## SOURCE EXCERPT
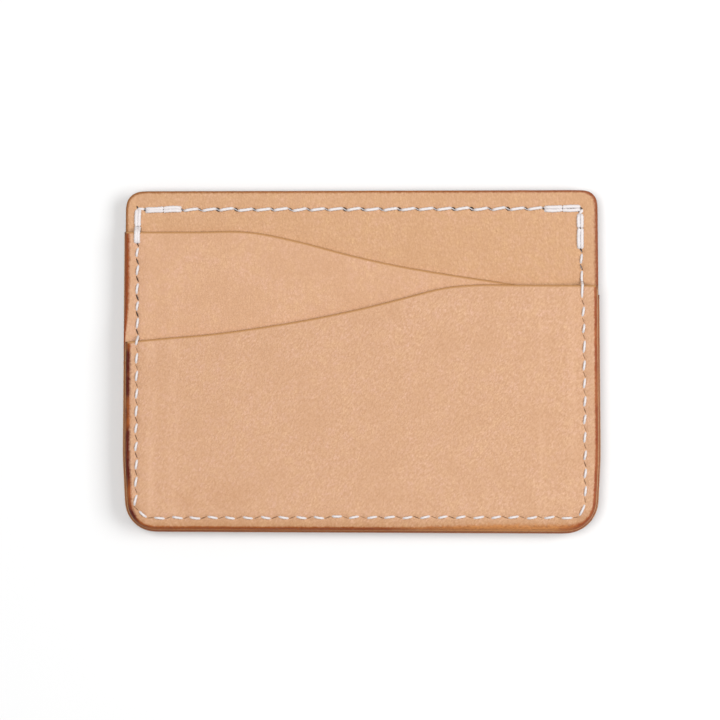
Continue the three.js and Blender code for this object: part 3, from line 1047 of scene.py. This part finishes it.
def srgb(red, green, blue):
    """A linear colour from the three values that a screen shows, 0 to 255."""
    linear = (((v / 255 + 0.055) / 1.055) ** 2.4 if v > 10 else v / 3294.6 for v in (red, green, blue))
    return (*linear, 1)


# Where the leather shows its use: pale bands where card edges pressed, by X and with a strength, and a
# browner place from handling, with the share of a mm that counts along each axis.
PRESS_MARKS = ((-45.5, -43.6, 0.22), (-41.0, -38.4, 0.15), (37.2, 38.6, 0.13), (43.6, 45.4, 0.15))
HANDLED_AT, HANDLED_SHARE = (-34.0, -28.0, 0.0), (0.08, 0.22, 0.0)
# Painted shade: the grain face grows darker from X 45 mm to X -50 mm, away from the key light.
LEFT_PAINTED_SHADE, LEFT_PAINTED_SHADE_SPAN = (0.93, 0.91, 0.92, 1), (45, -50)
BROWNER = (0.95, 0.92, 0.88, 1)
STAINED = (0.8, 0.72, 0.59, 1)
# the second colour serves both real dirt round the holes and painted shade in the slits and recesses
CUT_EDGE, DIRT_AND_SHADE = srgb(172, 127, 83), srgb(88, 56, 40)
EDGE_REACH = 55  # the span of X, to each side, over which the edges change colour


def dimmed(colour, *shares):
    """A colour with its red, green and blue each cut to a share."""
    return tuple(value * share for value, share in zip(colour, shares)) + (1,)


def leather_fields(m, place, turn):
    """The patterns that the colour and the relief of the leather are made of."""
    wobble = m.node("ShaderNodeTexNoise", {"Vector": place, "Scale": 1.4, "Detail": 2.0}, output="Color")
    cells = m.node(
        "ShaderNodeVectorMath",
        {0: m.stretched(place, (1.0, 0.72, 1.0)), 1: m.stretched(wobble, (0.9, 0.9, 0.9))},
        operation="ADD",
    )
    wrinkles = m.node("ShaderNodeTexVoronoi", {"Vector": cells, "Scale": 1.9}, feature="DISTANCE_TO_EDGE")
    pores = m.node("ShaderNodeTexVoronoi", {"Vector": place, "Scale": 2.6, "Randomness": 1.0})
    turned = m.node("ShaderNodeVectorRotate", {"Vector": place, "Angle": -turn}, rotation_type="Z_AXIS")
    return {
        "cloudy": m.noise(place, 0.13, 3.0),
        "tinted": m.noise(place, 0.45, 2.0),
        "mottled": m.noise(place, 1.7, 3.0, 0.65),
        "streaks": m.noise(m.stretched(place, (1.0, 0.14, 1.0)), 1.2, 3.0, 0.6),
        "pebbles": m.noise(m.stretched(turned, (0.6, 1.2, 1.0)), 2.2, 2.0, 0.5, 0.3),
        "crease": m.spread(wrinkles, 0.0, 0.16, 1.0, 0.0),
        "pore": m.spread(pores, 0.05, 0.16, 1.0, 0.0),
    }


def grain_colour(m, look, fields, across):
    """The tanned grain face, from its broad tints down to its pores."""
    base = look["colour"]
    tint = m.spread(fields["tinted"], 0.36, 0.64)
    colour = m.mix(tint, dimmed(base, 1.0, 0.98, 1.06), dimmed(base, 1.0, 1.0, 0.91))
    colour = m.mix(m.spread(fields["cloudy"], 0.42, 0.7), colour, dimmed(base, 0.9, 0.86, 0.8))
    # painted shade towards the left, as strong as the look's share for use
    left_painted_shade = m.spread(across, *LEFT_PAINTED_SHADE_SPAN, 0.0, look["worn"])
    colour = m.mix(left_painted_shade, colour, LEFT_PAINTED_SHADE, "MULTIPLY")
    mottles = m.spread(fields["mottled"], 0.36, 0.64, 0.0, 0.85)
    colour = m.mix(mottles, colour, dimmed(base, 0.84, 0.79, 0.72))
    streaked = m.times(m.spread(fields["streaks"], 0.44, 0.72), look["streaks"])
    colour = m.mix(streaked, colour, dimmed(base, 0.84, 0.79, 0.74))
    pebbled = m.times(m.spread(fields["pebbles"], 0.6, 0.36), look["pebbles"])
    colour = m.mix(pebbled, colour, dimmed(base, 0.76, 0.68, 0.59))
    colour = m.mix(m.times(fields["crease"], 0.24), colour, dimmed(base, 0.72, 0.63, 0.55))
    return m.mix(m.times(fields["pore"], 0.22), colour, dimmed(base, 0.6, 0.48, 0.38))


def worn_colour(m, colour, look, fields, place, across):
    """The grain face after long use: press marks, a browner place and a darker margin at the bottom."""
    for low, high, strength in PRESS_MARKS:
        starts, ends = m.spread(across, low - 0.5, low + 0.5), m.spread(across, high + 0.7, high - 0.7)
        band = m.times(m.times(starts, ends), m.spread(fields["streaks"], 0.35, 0.6))
        band = m.times(band, strength * look["worn"])
        colour = m.mix(band, colour, dimmed(look["colour"], 1.12, 1.14, 1.18))
    reach = m.node("ShaderNodeVectorMath", {0: place, 1: HANDLED_AT}, operation="SUBTRACT")
    reach = m.stretched(reach, HANDLED_SHARE)
    reach = m.node("ShaderNodeVectorMath", {0: reach}, output="Value", operation="LENGTH")
    handled = m.times(m.spread(reach, 1.0, 0.2), m.spread(fields["cloudy"], 0.3, 0.6))
    colour = m.mix(m.times(handled, look["worn"]), colour, BROWNER, "MULTIPLY")
    darkened = m.spread(fields["mottled"], 0.25, 0.6, 0.6, 1.0)
    darkened = m.times(m.attribute("stain"), darkened)
    return m.mix(darkened, colour, STAINED, "MULTIPLY")


def edge_colour(m, edges, place, across):
    """The burnished side edge: one tone at its grain side, another at its flesh side."""
    shift = m.maths("ADD", across, m.spread(m.noise(place, 0.2, 2.0), 0.3, 0.7, -5.0, 5.0))
    grain_tone = m.steps(m.spread(shift, -EDGE_REACH, EDGE_REACH), edges["grain"])
    flesh_tone = m.steps(m.spread(across, -EDGE_REACH, EDGE_REACH), edges["flesh"])
    edge = m.mix(m.spread(m.attribute("level"), 0.6, 0.0), grain_tone, flesh_tone)
    fibres = m.noise(m.stretched(place, (1.0, 1.0, 6.0)), 1.6, 3.0)
    return m.mix(m.spread(fibres, 0.42, 0.72, 0.0, 0.45), edge, srgb(92, 38, 16))


def leather_material(name, look, edges):
    """Tanned leather.

    look: its colour, how strong its streaks, its pebbled grain, the marks of long use and the painted shade
    towards the left are, and the direction in which the grain runs.
    edges: the colours of the burnished edge's grain side and of its flesh side, by X in mm.
    """
    m = Nodes(name)
    place = m.place()
    across = m.node("ShaderNodeSeparateXYZ", {0: place}, output=0)
    fields = leather_fields(m, place, look["turn"])
    colour = grain_colour(m, look, fields, across)
    colour = worn_colour(m, colour, look, fields, place, across)
    ragged = m.spread(fields["mottled"], 0.3, 0.7, -0.16, 0.16)
    ragged = m.maths("ADD", m.attribute("burnish"), ragged)
    colour = m.mix(m.spread(ragged, 0.2, 0.8), colour, edge_colour(m, edges, place, across))
    colour = m.mix(m.spread(m.attribute("mouth"), 0.2, 0.75), colour, CUT_EDGE)
    # real dirt round the holes, and painted shade with scorch in the slits and with dye in the recess at
    # each mouth's end
    colour = m.mix(m.spread(m.attribute("dirt"), 0.25, 1.6, 0.0, 0.9), colour, DIRT_AND_SHADE)
    m.link(colour, m.shader.inputs["Base Color"])

    polished = m.times(m.spread(ragged, 0.25, 0.75), 0.14)
    rough = m.maths("SUBTRACT", m.spread(fields["mottled"], 0.3, 0.7, 0.55, 0.68), polished)
    m.link(rough, m.shader.inputs["Roughness"])
    m.shader.inputs["Specular IOR Level"].default_value = 0.13
    raised, cut_in = m.times(fields["mottled"], 0.45), m.times(fields["crease"], 0.4)
    relief = m.maths("SUBTRACT", raised, cut_in)
    relief = m.maths("SUBTRACT", relief, m.times(fields["pore"], 0.25))
    relief = m.maths("ADD", relief, m.times(fields["pebbles"], 1.4 * look["pebbles"]))
    m.link(m.bump(relief, 0.7, 0.12), m.shader.inputs["Normal"])
    return m.material


def flesh_material():
    m = Nodes("leather_flesh_side")
    nap = m.noise(m.place(), 2.4, 5.0, 0.7)
    colour = m.mix(m.spread(nap, 0.3, 0.7), srgb(186, 146, 110), srgb(204, 168, 134))
    m.link(colour, m.shader.inputs["Base Color"])
    m.shader.inputs["Roughness"].default_value = 0.9
    m.link(m.bump(nap, 0.7, 0.12), m.shader.inputs["Normal"])
    return m.material


def thread_material():
    m = Nodes("white_thread")
    around = m.times(m.attribute("around"), 3.0)
    lines = m.node("ShaderNodeCombineXYZ", {0: m.attribute("along"), 1: around, 2: 0.0})
    fibres = m.noise(lines, 1.5, 3.0, 0.6)
    colour = m.mix(m.spread(fibres, 0.3, 0.7), srgb(196, 189, 187), srgb(222, 216, 217))
    m.link(colour, m.shader.inputs["Base Color"])
    m.shader.inputs["Roughness"].default_value = 0.62
    m.shader.inputs["Sheen Weight"].default_value = 0.2
    m.link(m.bump(fibres, 0.5, 0.04), m.shader.inputs["Normal"])
    return m.material


# ---------------------------------------------------------------- the whole holder

make_camera()
make_studio()

outer_layers = [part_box(name) for name in ("front_lower_pocket", "rear_lower_pocket")]
MIDDLE = sum(corner.z for box in outer_layers for corner in box) / 4 / MM  # the height of the middle plane
layers = {(side, order): Layer(side, order) for side in LAYERS for order in (PANEL, UPPER, LOWER)}
top_holes, pocket_holes = seam_holes()
bottom = pocket_holes[:, 1].min() + BOTTOM_RUN_HEIGHT
top_seam = Seam(top_holes, lambda hole: BACKSLASH, TOP_SEAM)
pocket_seam = Seam(
    pocket_holes,
    lambda hole: SLASH if hole[1] < bottom and hole[0] < SLASH_UP_TO else BACKSLASH,
    POCKET_SEAM,
)
seams = [top_seam, pocket_seam]
top_seam.link_from = pocket_seam.holes[0]
top_seam.link_to = pocket_seam.holes[-1]

flesh = flesh_material()
leathers = {
    PANEL: leather_material(
        "panel_leather",
        {
            "colour": srgb(204, 163, 129),
            "streaks": 0.4, "pebbles": 0.5, "worn": 0.0, "turn": math.radians(100),
        },
        {
            "grain": ((-51, 150, 100, 58), (0, 156, 98, 54), (51, 142, 80, 50)),
            "flesh": ((-51, 184, 146, 96), (-45, 150, 104, 70), (45, 150, 104, 70), (51, 170, 130, 88)),
        },
    ),
    UPPER: leather_material(
        "upper_pocket_leather",
        {
            "colour": srgb(207, 166, 135),
            "streaks": 0.6, "pebbles": 0.3, "worn": 0.4, "turn": math.radians(80),
        },
        {
            "grain": ((-51, 142, 70, 30), (0, 146, 80, 38), (51, 150, 82, 50)),
            "flesh": ((-51, 204, 165, 108), (-45, 164, 116, 76), (45, 164, 114, 76), (51, 190, 152, 108)),
        },
    ),
    LOWER: leather_material(
        "lower_pocket_leather",
        {
            "colour": srgb(208, 168, 138),
            "streaks": 0.25, "pebbles": 0.75, "worn": 1.0, "turn": math.radians(52),
        },
        {
            "grain": (
                (-50, 86, 22, 8), (-46, 150, 80, 32), (0, 140, 68, 26), (24, 180, 120, 70),
                (38, 184, 124, 74), (44, 150, 80, 42), (48, 146, 72, 38), (51, 160, 90, 50),
            ),
            "flesh": ((-51, 202, 166, 110), (-45, 170, 122, 76), (45, 186, 142, 98), (51, 200, 168, 126)),
        },
    ),
}
for side, order in layers:
    make_leather(side, order, seams, (leathers[order], flesh))

white = thread_material()
for side, (top_node, pocket_node) in THREADS.items():
    make_thread(side, top_node, top_seam, white)
    make_thread(side, pocket_node, pocket_seam, white)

## EXERCISE REQUIREMENTS
Begin with the first line of the listing and copy exactly through the line that contains "return (*linear, 1)", please, keeping both ends and leaving out everything after.

## COMPLETED TASK
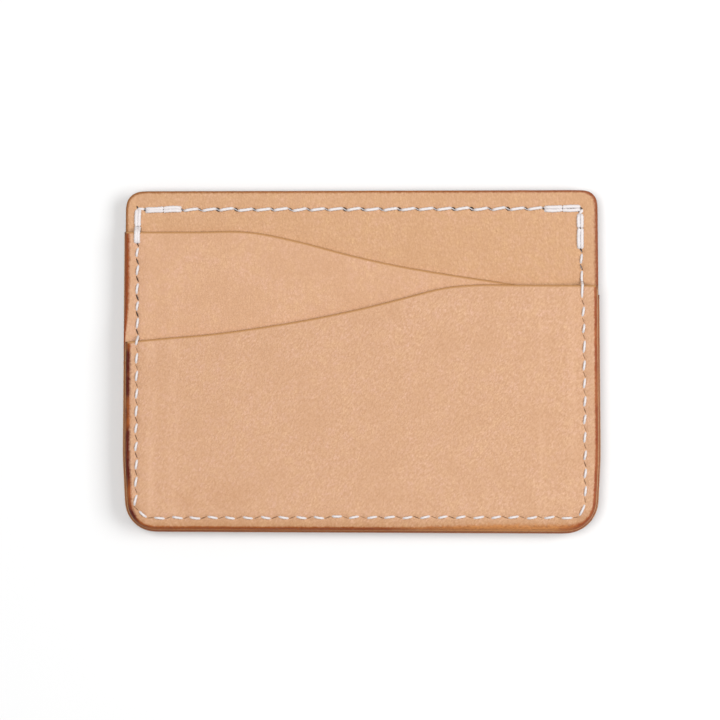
Continue the three.js and Blender code for this object: part 3, from line 1047 of scene.py. This part finishes it.
def srgb(red, green, blue):
    """A linear colour from the three values that a screen shows, 0 to 255."""
    linear = (((v / 255 + 0.055) / 1.055) ** 2.4 if v > 10 else v / 3294.6 for v in (red, green, blue))
    return (*linear, 1)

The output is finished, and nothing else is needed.